8) Seek to increase and embed knowledge about agile solutions throughout your organisation, at all levels
All department and team leaders should be versed in supporting the delivery of sprint solutions. Alongside this, develop the coaching skills of your managers so they can enable teams to work at their best.
Employing these actions will help your HR to embrace the progressive organisational shift - from hierarchical structure to networked organisation – and provide suitable support company-wide.
Does Agile HR = Employee Happiness?
Agile HR has the potential not only to improve organisational momentum and profit, but to increase the satisfaction and happiness of employees.
The iterative processes that characterise an agile approach to HR allow time and space for employee feedback. Research by McKinsey & Company indicates that using an agile model – involving the co-creation of employee experience through better tools and programmes to capture feedback – can boost employee engagement by 20%.

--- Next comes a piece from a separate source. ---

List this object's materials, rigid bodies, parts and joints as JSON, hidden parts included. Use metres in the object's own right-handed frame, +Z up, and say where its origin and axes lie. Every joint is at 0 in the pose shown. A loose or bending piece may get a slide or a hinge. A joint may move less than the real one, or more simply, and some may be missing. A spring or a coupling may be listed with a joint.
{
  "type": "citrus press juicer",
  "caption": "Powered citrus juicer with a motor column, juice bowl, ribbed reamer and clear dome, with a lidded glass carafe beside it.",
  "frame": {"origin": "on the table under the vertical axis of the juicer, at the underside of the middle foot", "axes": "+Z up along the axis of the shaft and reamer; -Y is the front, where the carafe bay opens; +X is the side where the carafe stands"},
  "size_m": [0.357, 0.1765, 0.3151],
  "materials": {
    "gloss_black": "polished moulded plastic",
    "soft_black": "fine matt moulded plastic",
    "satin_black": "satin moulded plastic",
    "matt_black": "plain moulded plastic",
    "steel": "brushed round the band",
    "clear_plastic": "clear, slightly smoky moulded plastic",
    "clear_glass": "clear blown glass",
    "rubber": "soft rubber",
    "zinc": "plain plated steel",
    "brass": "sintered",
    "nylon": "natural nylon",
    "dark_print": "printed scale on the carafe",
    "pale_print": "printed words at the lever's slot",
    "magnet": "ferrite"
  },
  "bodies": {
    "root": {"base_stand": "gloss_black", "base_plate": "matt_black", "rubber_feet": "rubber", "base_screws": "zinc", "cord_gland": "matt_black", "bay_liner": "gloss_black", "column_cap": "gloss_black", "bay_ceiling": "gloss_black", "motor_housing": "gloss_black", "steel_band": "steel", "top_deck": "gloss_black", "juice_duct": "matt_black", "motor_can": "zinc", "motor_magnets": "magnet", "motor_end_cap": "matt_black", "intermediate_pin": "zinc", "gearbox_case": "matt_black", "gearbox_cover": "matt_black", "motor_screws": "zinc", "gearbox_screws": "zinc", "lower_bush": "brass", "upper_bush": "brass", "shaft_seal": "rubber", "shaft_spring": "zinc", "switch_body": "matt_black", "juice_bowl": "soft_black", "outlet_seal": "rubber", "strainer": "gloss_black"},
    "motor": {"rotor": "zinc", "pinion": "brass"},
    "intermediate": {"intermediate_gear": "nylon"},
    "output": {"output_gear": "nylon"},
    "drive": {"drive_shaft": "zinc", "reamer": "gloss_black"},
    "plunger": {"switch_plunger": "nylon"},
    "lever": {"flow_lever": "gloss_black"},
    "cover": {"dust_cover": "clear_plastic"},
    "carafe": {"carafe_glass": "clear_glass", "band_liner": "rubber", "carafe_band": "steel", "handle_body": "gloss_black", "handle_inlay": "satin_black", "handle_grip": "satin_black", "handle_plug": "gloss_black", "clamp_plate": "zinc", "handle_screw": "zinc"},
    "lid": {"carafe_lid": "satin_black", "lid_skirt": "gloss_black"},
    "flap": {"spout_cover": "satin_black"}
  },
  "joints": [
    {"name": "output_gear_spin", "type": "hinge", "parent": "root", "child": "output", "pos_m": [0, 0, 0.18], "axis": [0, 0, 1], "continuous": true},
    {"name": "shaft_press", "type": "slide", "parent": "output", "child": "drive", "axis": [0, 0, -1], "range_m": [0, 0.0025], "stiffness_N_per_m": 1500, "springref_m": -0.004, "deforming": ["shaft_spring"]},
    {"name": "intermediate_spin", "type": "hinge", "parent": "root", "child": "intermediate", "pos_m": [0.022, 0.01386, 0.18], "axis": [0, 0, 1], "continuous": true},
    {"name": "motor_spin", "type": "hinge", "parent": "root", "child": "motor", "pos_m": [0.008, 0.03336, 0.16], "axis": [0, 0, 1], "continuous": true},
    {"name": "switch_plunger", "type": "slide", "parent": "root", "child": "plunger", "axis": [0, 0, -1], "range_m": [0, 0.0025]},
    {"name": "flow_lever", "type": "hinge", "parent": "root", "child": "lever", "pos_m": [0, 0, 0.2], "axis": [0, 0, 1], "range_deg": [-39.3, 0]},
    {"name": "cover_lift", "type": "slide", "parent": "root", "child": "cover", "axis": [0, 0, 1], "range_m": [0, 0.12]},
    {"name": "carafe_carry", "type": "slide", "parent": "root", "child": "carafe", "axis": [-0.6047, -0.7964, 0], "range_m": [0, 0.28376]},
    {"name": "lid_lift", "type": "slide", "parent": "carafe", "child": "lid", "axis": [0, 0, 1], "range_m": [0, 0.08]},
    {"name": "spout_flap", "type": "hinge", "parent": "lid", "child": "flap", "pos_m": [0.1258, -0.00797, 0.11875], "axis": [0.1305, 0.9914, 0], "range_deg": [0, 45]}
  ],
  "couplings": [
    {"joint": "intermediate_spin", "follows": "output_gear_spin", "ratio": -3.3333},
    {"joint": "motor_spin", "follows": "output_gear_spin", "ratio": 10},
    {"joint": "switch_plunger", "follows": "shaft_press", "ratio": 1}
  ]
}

A continuous feedback model creates a sense of mutual respect between employee and employer, as opinions and ideas are taken on board and lead to tangible improvement in efficiency and quality of delivery.
An agile approach also allows talent to be resourced more effectively. Research by McKinsey found that an agile approach to talent acquisition allows resourcing strategies to be delivered up to 75% faster. The approach is more effective in identifying the optimal talent needed, leading to better performance and increased employee satisfaction in role.

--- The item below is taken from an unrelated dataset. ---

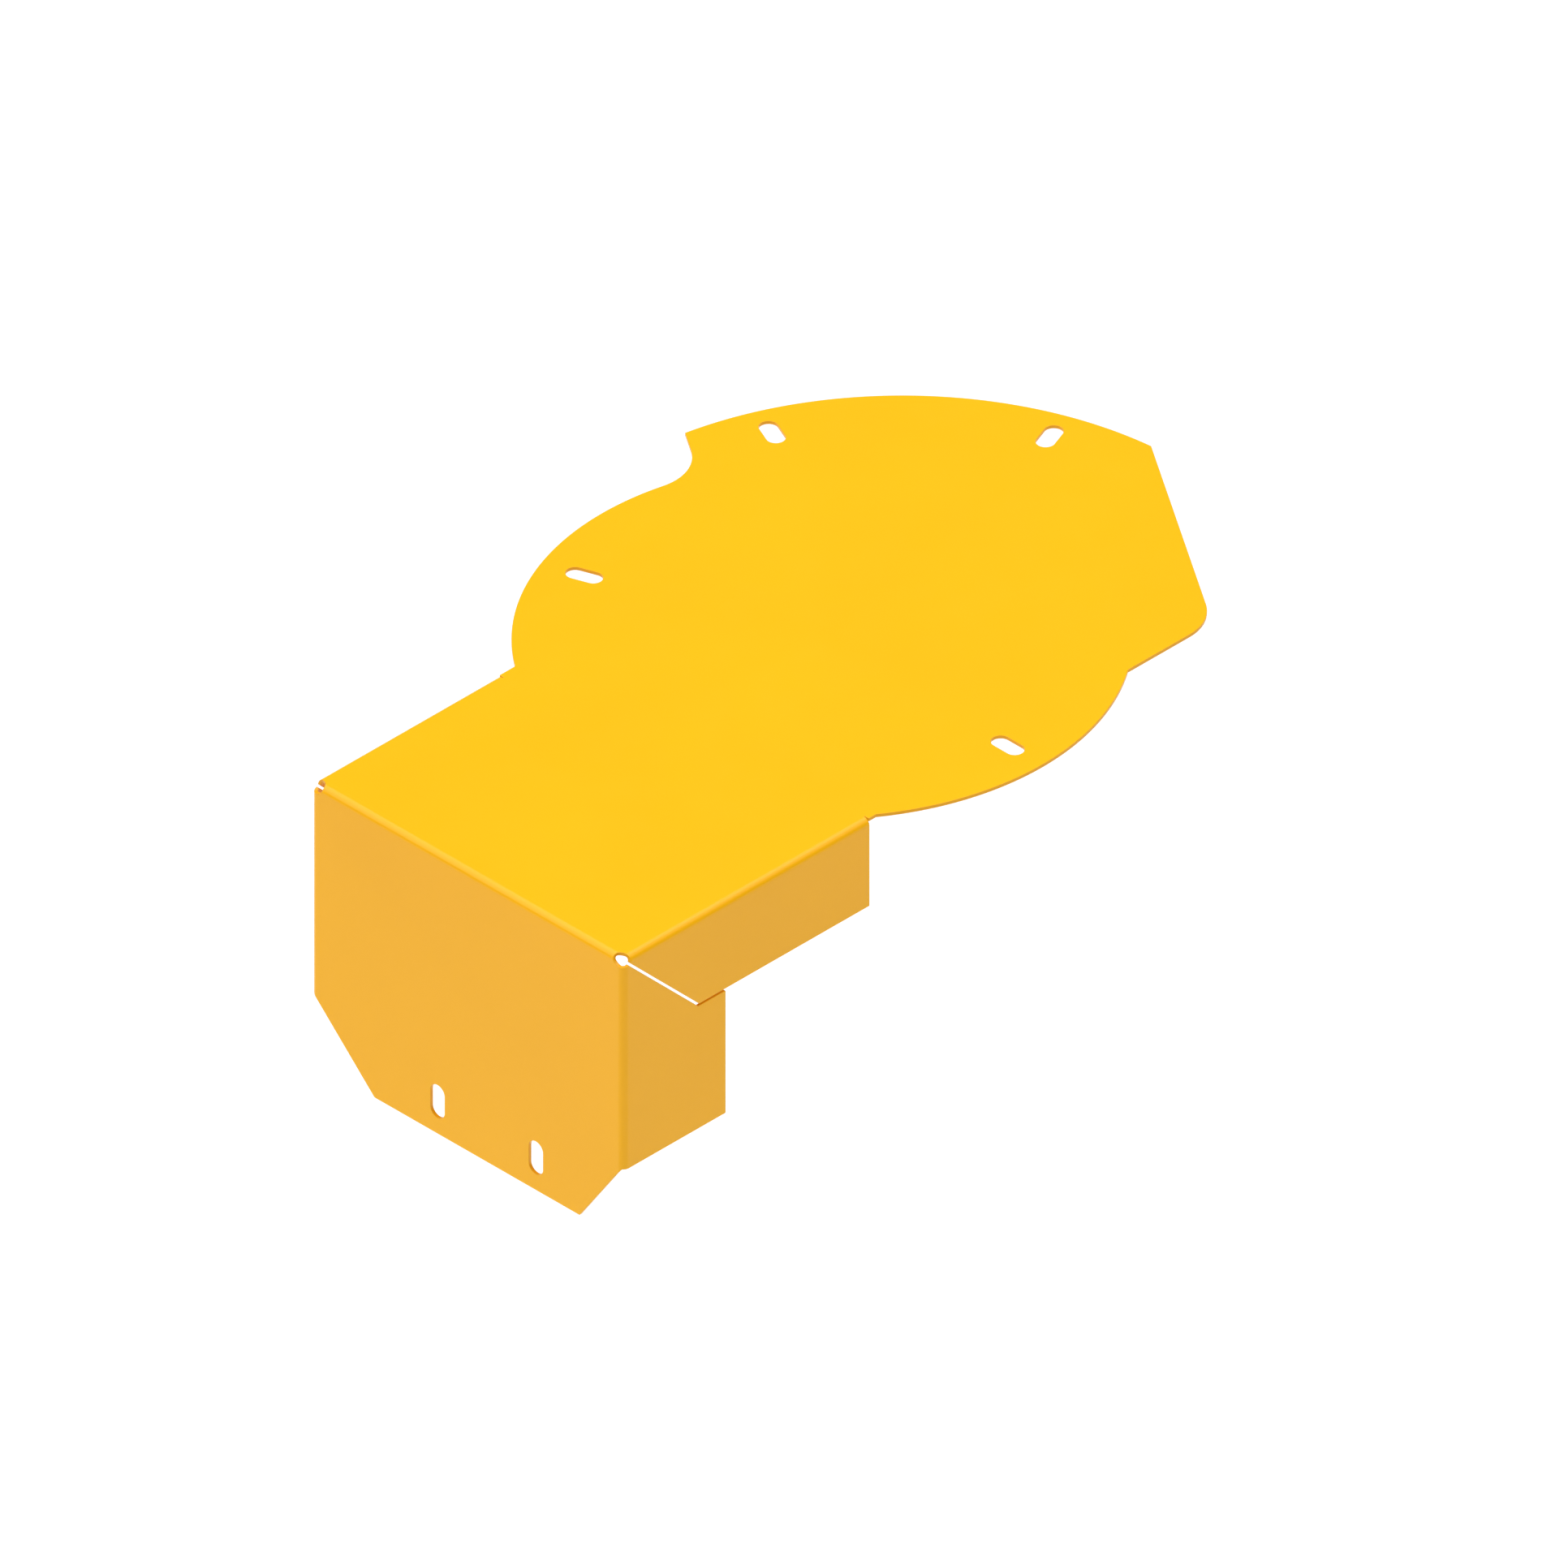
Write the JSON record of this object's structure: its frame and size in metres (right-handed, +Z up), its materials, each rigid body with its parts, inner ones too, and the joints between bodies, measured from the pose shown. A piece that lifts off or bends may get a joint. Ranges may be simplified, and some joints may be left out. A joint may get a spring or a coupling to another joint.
{
  "type": "machine guard",
  "caption": "Folded sheet-steel guard: flat top plate with a round lobe and a curved back edge, bent-down front panel with chamfered corners, side and return flanges, obround bolt slots.",
  "frame": {"origin": "centre of the top plate's round lobe, on the plate's underside, which is the face that lies on the machine", "axes": "+Z up, away from the machine; +Y back, from the front panel towards the curved back edge; +X to the right as seen from the front"},
  "size_m": [0.3354, 0.5109, 0.173],
  "materials": {
    "powder_coat": "semi-gloss yellow powder coat"
  },
  "bodies": {
    "root": {"folded_guard": "powder_coat"}
  },
  "joints": []
}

Research by Deloitte indicates that employees now expect a better designed experience and new models of delivery for increased accessibility, ease and engagement. Agile organisational design can ensure that the employee experience is not only thoughtfully tailored but has motivational impact.
Employees are happier when they feel inspired and valued by a collaborative, reflective and human-centric approach – an environment agile HR management helps to create.